Pretivm Gold are reducing their diesel consumption at the Brucejack mine in Canada via construction of a transmission line to connect the site to the provincial hydro-based power grid.

Beyond our membership, other gold mining companies are also making substantial progress in implementing energy transition strategies. Use of solar PV technology has been rapidly making an impact.

B2Gold has installed a 7MW solar plant at its Otjikoto mine in Namibia. Prior to this, the mine obtained all its energy requirements from heavy fuel oil (HFO) diesel generators.
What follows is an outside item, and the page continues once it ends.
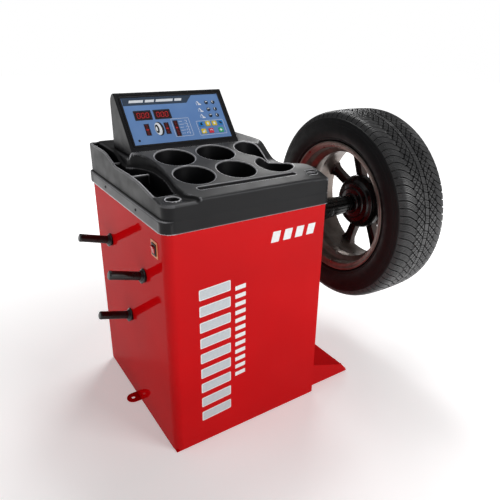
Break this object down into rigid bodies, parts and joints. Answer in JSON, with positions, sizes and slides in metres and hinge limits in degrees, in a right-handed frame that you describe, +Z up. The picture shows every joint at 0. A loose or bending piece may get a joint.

Both B2Gold and the local government perceive the solar plant as delivering positive economic, environmental and social impacts that are likely to outlive the life of the mine. B2Gold has also initiated the construction of a 30MW solar power plant at its Fekola mine in Mali, expecting to substantially reduce operating costs and greenhouse gas emissions.

Gold Fields continues to develop an onsite 40MW PV array at its South Deep site in South Africa, using a long-term power purchase agreement with a renewable developer, to provide nearly 20% of its electricity needs.

Gold Fields also recently commissioned a gas (16MW)/ solar(4MW)/wind(18MW) and battery (13MW/4MWhr) micro-grid at its Agnew Gold Mine in Western Australia. The micro-grid can provide up to 54% of the mines’ electricity needs, abating some 40,000 tonnes of CO2eq per annum. And at its Granny Smith Mines, also in Western Australia, Gold Fields has started construction of 7MW with a 2MW/1MWHr battery unit, expected to abate some 9,500 tonnes of CO2-eq per annum.